I suspect the power supply was struggling with 20Ω & 40Ω as the power drop Vcc across the entire circuit was significantly below the nominal 5 volts, and Vec varied a bit. Given that quoted data-sheet voltages are maximums some variance between expected & measured values is to be expected, but the voltage drop Vceacross the current-sinking NPN transistor is well below the expected value — it is basically negligible, meaning the drop across the control-current limiting resistor R is 15-20% above expectation. Therefore I should have opted for 800Ω rather than 680Ω to target a control current of 5mA.

Low NPN voltage drops

Looking at the graphs in the NPN transistor's data-sheet rather than the tables, I think the quoted maximum 0.3 volts for Vce is a mis-print and that it should really be 0.03 volts. However 4 volts across 680Ω ought to be about 6mA, which according to the graph should be a Vce of 20mV, which is still a lot higher than the measured 4.5mV, but nevetheless 20mV looks like a saner maximum value. I have noticed in the past that voltage drops across NPN transistors tend to be far from what data-sheets claim they should be, and within a 5 volt circuit I would regard anything in the 5-20mV range to be negligable. I expect the voltage drop to be low due to the amount of current also being low, particularly as this transistor has a power rating well above what it is actually supplying, but the graph specifically shows the collector current range that is of interest in this circuit.
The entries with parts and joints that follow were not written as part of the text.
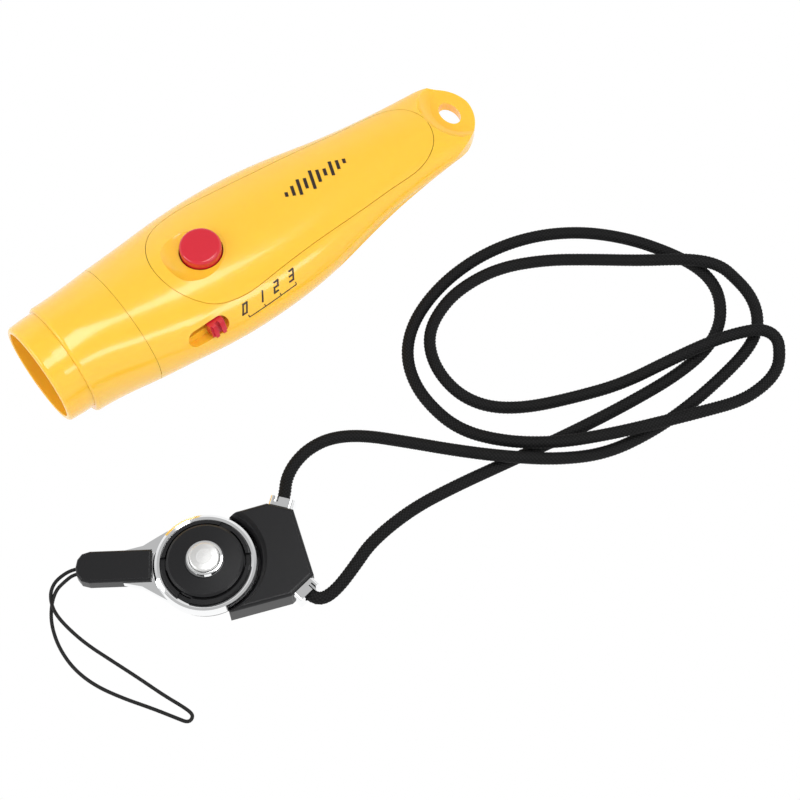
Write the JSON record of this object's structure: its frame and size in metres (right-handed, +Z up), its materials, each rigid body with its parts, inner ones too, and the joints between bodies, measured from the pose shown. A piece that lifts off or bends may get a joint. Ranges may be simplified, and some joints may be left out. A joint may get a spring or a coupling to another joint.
{
  "type": "electronic training whistle with lanyard",
  "caption": "Handheld electronic training whistle with a push button, a slide selector, an open sound mouth and a lanyard eye, with a quick-release neck lanyard beside it.",
  "frame": {"origin": "centre of the whistle's underside, on the table", "axes": "+X from the mouth to the lanyard eye, +Z up through the push button"},
  "size_m": [0.2014, 0.1344, 0.0299],
  "materials": {
    "yellow_shell": "gloss, injection moulded",
    "red_plastic": "gloss",
    "dark_plastic": "matte",
    "soft_rubber": "soft",
    "steel": "plain",
    "lead_insulation": "flexible PVC",
    "board_green": "solder resist",
    "battery_wrap": "printed wrap",
    "black_plastic": "fine satin",
    "bright_chrome": "polished plating",
    "satin_metal": "satin plating",
    "black_cord": "tight round braid"
  },
  "bodies": {
    "housing": {"nose_ring": "yellow_shell", "front_cap": "yellow_shell", "lower_shell": "yellow_shell", "top_cover": "yellow_shell", "horn_cone": "yellow_shell", "speaker_guard": "dark_plastic", "speaker_gasket": "soft_rubber", "speaker_driver": "steel", "speaker_leads": "lead_insulation", "circuit_board": "board_green", "board_components": "dark_plastic", "tact_switch": "dark_plastic", "slide_switch_can": "steel", "battery_tray": "dark_plastic", "batteries": "battery_wrap", "battery_springs": "steel", "battery_contacts": "steel", "case_screws": "steel"},
    "sound_button": {"push_button": "red_plastic", "tact_plunger": "dark_plastic"},
    "selector": {"slide_knob": "red_plastic", "slide_switch_slider": "dark_plastic"},
    "door": {"battery_door": "yellow_shell", "door_screw": "steel"},
    "lanyard": {"clamp_lower": "black_plastic", "clamp_upper": "black_plastic", "cord_ferrules": "bright_chrome", "hub_disc": "black_plastic", "button_collar": "bright_chrome", "release_spring": "steel", "neck_cord": "black_cord"},
    "release": {"release_button": "satin_metal"},
    "liner": {"liner_ring": "black_plastic"},
    "ring": {"clasp_ring": "bright_chrome", "tag_lower": "black_plastic", "tag_upper": "black_plastic", "tag_pin": "steel", "loop_cord": "black_cord"}
  },
  "joints": [
    {"name": "button_press", "type": "slide", "parent": "housing", "child": "sound_button", "axis": [0, 0, -1], "range_m": [0, 0.0008], "stiffness_N_per_m": 1500},
    {"name": "selector_slide", "type": "slide", "parent": "housing", "child": "selector", "axis": [-1, 0, 0], "range_m": [0, 0.0051]},
    {"name": "door_off", "type": "slide", "parent": "housing", "child": "door", "axis": [0, 0, -1], "range_m": [0, 0.02]},
    {"name": "lanyard_lift", "type": "slide", "parent": "housing", "child": "lanyard", "axis": [0, 0, 1], "range_m": [0, 0.06]},
    {"name": "release_press", "type": "slide", "parent": "lanyard", "child": "release", "axis": [0, 0, -1], "range_m": [0, 0.001], "stiffness_N_per_m": 1500, "deforming": ["release_spring"]},
    {"name": "liner_off", "type": "slide", "parent": "lanyard", "child": "liner", "axis": [0, 0, 1], "range_m": [0, 0.015]},
    {"name": "ring_turn", "type": "hinge", "parent": "liner", "child": "ring", "pos_m": [-0.0647, -0.0633, 0.003], "axis": [0, 0, 1], "range_deg": [-70, 40]}
  ]
}
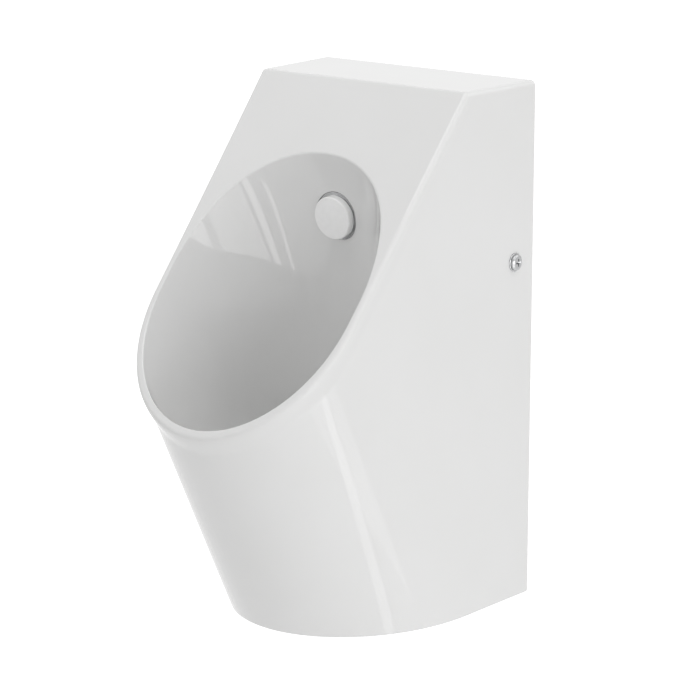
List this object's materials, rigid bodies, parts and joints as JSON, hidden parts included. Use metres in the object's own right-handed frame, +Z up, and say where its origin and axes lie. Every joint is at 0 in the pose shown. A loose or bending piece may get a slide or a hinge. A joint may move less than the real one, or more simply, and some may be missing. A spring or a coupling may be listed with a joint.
{
  "type": "wall hung urinal",
  "caption": "Wall hung ceramic urinal with a slanted open bowl, spray head, lift-out strainer and trap insert, hung on side screws and wall brackets.",
  "frame": {"origin": "centre of the four wall fixing holes, in the plane of the wall", "axes": "+Z up, +Y into the wall, front towards -Y, +X to the right of a person facing the urinal"},
  "size_m": [0.3086, 0.4596, 0.595],
  "materials": {
    "ceramic": "gloss white glaze",
    "white_plastic": "smooth white moulding",
    "grey_plastic": "matte grey moulding",
    "rubber": "matte black",
    "fibre": "matte red sealing fibre",
    "chrome": "polished",
    "brass": "turned brass",
    "stainless_steel": "brushed",
    "zinc_steel": "zinc plated"
  },
  "bodies": {
    "root": {"ceramic_body": "ceramic", "spray_body": "chrome", "spray_gasket": "rubber", "spray_washer": "rubber", "spray_lock_nut": "brass", "inlet_seal": "fibre", "inlet_union_nut": "brass", "inlet_pipe": "chrome", "wall_nipple": "brass", "waste_flange": "chrome", "waste_gasket": "rubber", "trap_top_gasket": "rubber", "trap_body": "white_plastic", "outlet_nut": "white_plastic", "outlet_seal": "rubber", "outlet_pipe": "white_plastic", "wall_bracket_left": "zinc_steel", "wall_bracket_right": "zinc_steel", "bracket_nut_left": "zinc_steel", "bracket_nut_right": "zinc_steel", "side_bush_left": "grey_plastic", "side_bush_right": "grey_plastic", "side_collar_left": "chrome", "side_collar_right": "chrome"},
    "spray_cap": {"spray_cap": "white_plastic"},
    "trap_insert": {"trap_insert": "white_plastic", "insert_ring": "rubber"},
    "strainer": {"strainer": "stainless_steel"},
    "side_screw_left": {"side_screw_left": "chrome"},
    "side_screw_right": {"side_screw_right": "chrome"}
  },
  "joints": [
    {"name": "trap_insert_lift", "type": "slide", "parent": "root", "child": "trap_insert", "axis": [0, 0, 1], "range_m": [0, 0.12]},
    {"name": "strainer_lift", "type": "slide", "parent": "trap_insert", "child": "strainer", "axis": [0, 0, 1], "range_m": [0, 0.12]},
    {"name": "spray_cap_pull", "type": "slide", "parent": "root", "child": "spray_cap", "axis": [0, -0.99, -0.1409], "range_m": [0, 0.015]},
    {"name": "side_screw_left_turn", "type": "hinge", "parent": "root", "child": "side_screw_left", "pos_m": [-0.1495, -0.0335, 0], "axis": [-1, 0, 0], "continuous": true},
    {"name": "side_screw_right_turn", "type": "hinge", "parent": "root", "child": "side_screw_right", "pos_m": [0.1495, -0.0335, 0], "axis": [1, 0, 0], "continuous": true}
  ]
}
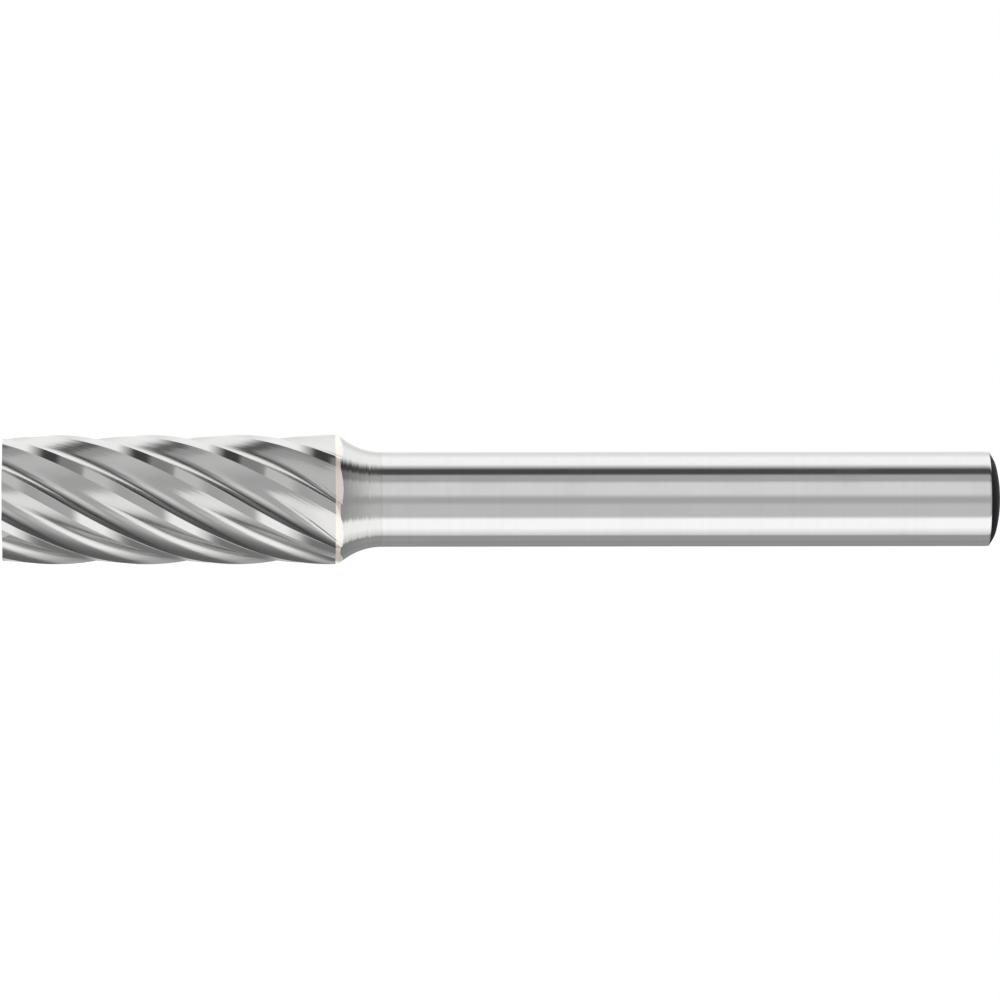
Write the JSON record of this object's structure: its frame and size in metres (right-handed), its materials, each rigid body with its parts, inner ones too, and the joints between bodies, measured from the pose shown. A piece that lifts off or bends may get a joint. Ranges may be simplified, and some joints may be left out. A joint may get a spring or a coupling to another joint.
{
  "type": "carbide burr",
  "caption": "Cylindrical rotary burr: a carbide head with coarse helical teeth and a flat end, brazed to a straight steel shank with a crowned end.",
  "frame": {"origin": "centre of the head's flat end face, which the tool stands on", "axes": "+Z along the tool's axis, from the head towards the end of the shank"},
  "size_m": [0.0082, 0.0082, 0.0631],
  "materials": {
    "carbide": "satin",
    "filler": "satin",
    "steel": "satin"
  },
  "bodies": {
    "root": {"cutting_head": "carbide", "braze_seam": "filler", "shank": "steel"}
  },
  "joints": []
}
As a result of a 5-20mV potential difference, I would have assumed 3.8 volts across resistor R, which with a target 5mA would require 760Ω rather than the actual 680Ω. Not vastly difference in the grand scale of things, and saving a few milliwatts in the intra-transistor signal line is insignificant compared to quarter-to-half amp each array output is specified to provide, but component selection has to start somewhere.

PNP voltage drop

The voltage drop Vec across the PNP transistor is two-thirds of the maximum 1.2 volts, and based on these limited figures I would regard 0.8 volts to be a typical figure — the data-sheet does not give typical figures, and maximum figures quite often are paranoid edge-cases. Based on this I would revise the expected inter-transistor load drop to to 4.2 volts, which with a current target of 5mA implies a resistance R of 840Ω. Not much different from the 760Ω mentioned in the previous section, but starting to be a lot different from the originally-specified 680Ω.

PNP gain

The PNP data-sheet does not include a graph of gain vs. collector current, but the trend is inverse unlike with NPN transistors. The data-sheet does state that, for collector current of 100mA, the gain can be as high as 600. This is not particularly useful, but it does confirm my suspicion at the time that I might well be able to use a resistor rated at 1kΩ and at a push 2kΩ.

NPN gain

All the NPN transistor does is sink the base current from the high-side PNP transistor. Looking at the NPN data-sheet, sinking 5mA means a gain of 70, which implies a NPN base current of at least 72μA — I could not measure the NPN base-emitter voltage since the base resistor of 2.2kΩ is built into the transistor, but to achieve 72μA would need an input voltage 158mV in addition to the base-emitter voltage drop. Assuming the base-emitter voltage drop is negligible, and hence there is 5 volts across 2.2kΩ, the base current would be 2.2mA. Knowing this I would have opted for 10kΩ-10kΩ transistors instead of 2k2Ω-10kΩ, which ought to give an ample 500μA at 5 volts, but this is a moot points because an input current in the 2mA region should not be an issue for the micro-controllers I use.

Remarks

Given the information I had at the time and my understanding of it, the choices I made at the time are within reason. Aside from the low-side NPN transistor voltage drop, none of the values I assumed were wildly away from reality. Were I to rebuild this PCB I would select different values for the electrical components, but in practice I doubt these changes would result in a significant difference to the operation of the circuit.